池明知走在他前面,一手拉着他,一手拨开人群,可还没等他们走出几步,那客人居然起身,拎着酒瓶子骂骂咧咧地冲过来。
宋天暮还没反应过来,池明知就把他拉到身后,毫无犹豫地挡在他前面。
哗啦一声,啤酒瓶碎了,宋天暮迟钝地抬头,看到血从池明知额头流下来。
人群发出惊呼,老板看闹大了赶紧翻出手机报警。
两个人到医院是晚上十点,池明知的检查结果没什么问题,医生说最好观察一晚上。
病房里只有他们两个,惨白的灯光打下来,宋天暮低头看着自己手心里已经干掉的血。
他不知道为什么此刻会有一种失重的感觉,是因为差点就酿成大祸,还是因为池明知受伤了?他只是一次又一次地在脑内重复池明知挡在自己身前的画面。
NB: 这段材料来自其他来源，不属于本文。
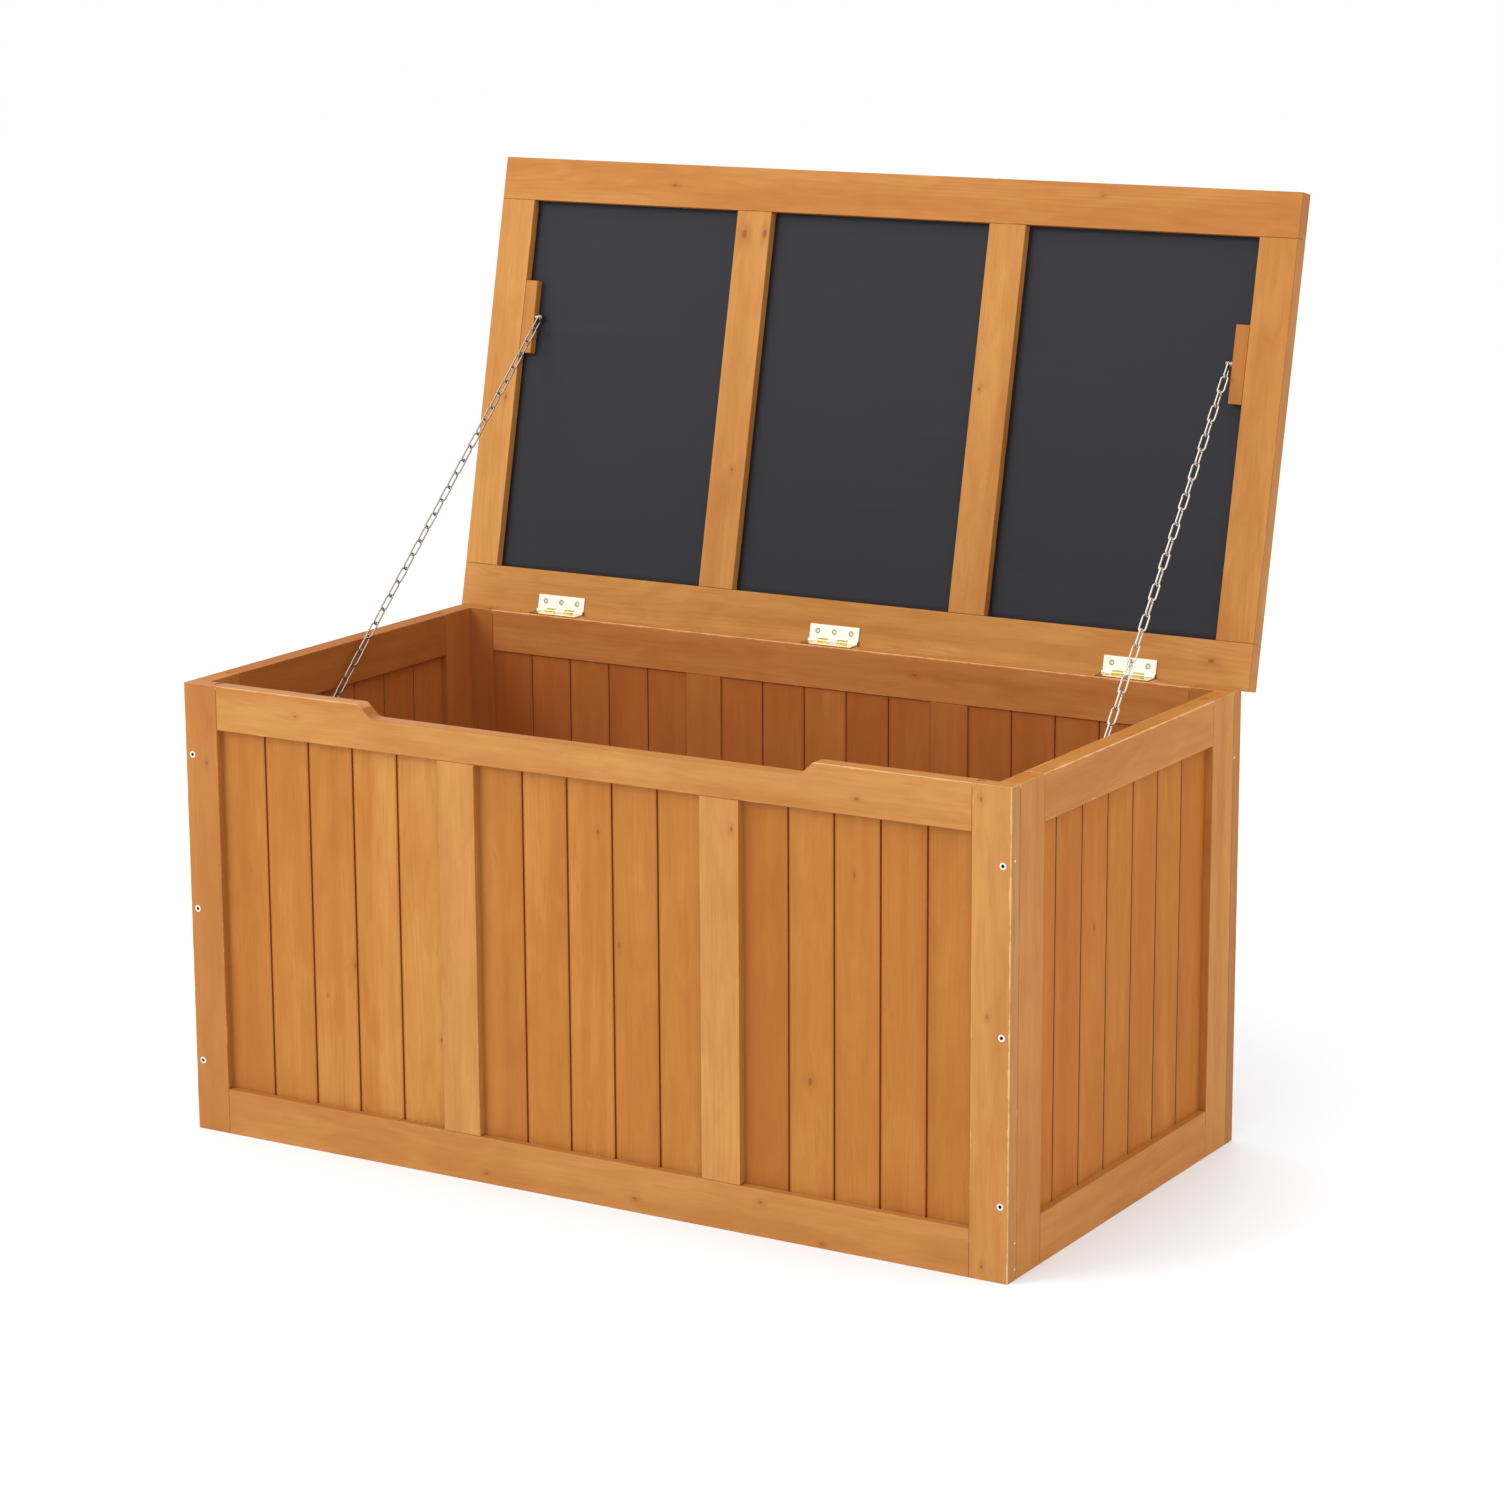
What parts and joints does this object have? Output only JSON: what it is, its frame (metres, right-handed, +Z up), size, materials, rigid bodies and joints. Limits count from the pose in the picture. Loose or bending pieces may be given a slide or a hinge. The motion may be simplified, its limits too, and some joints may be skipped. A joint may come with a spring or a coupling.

七年前,在初中的走廊上,同班的几个男生扛着他,想把他推进女厕所,把他拉下来的人也是池明知。
过去的记忆没有模糊,反而越来越清晰。
“你不是去买冰激凌了吗?”池明知的语气很轻松,“怎么跑去和别人打架了,还好你哥让我去找你。”
宋天暮说不出话,他起身,又愣住,不知道自己现在应该做什么。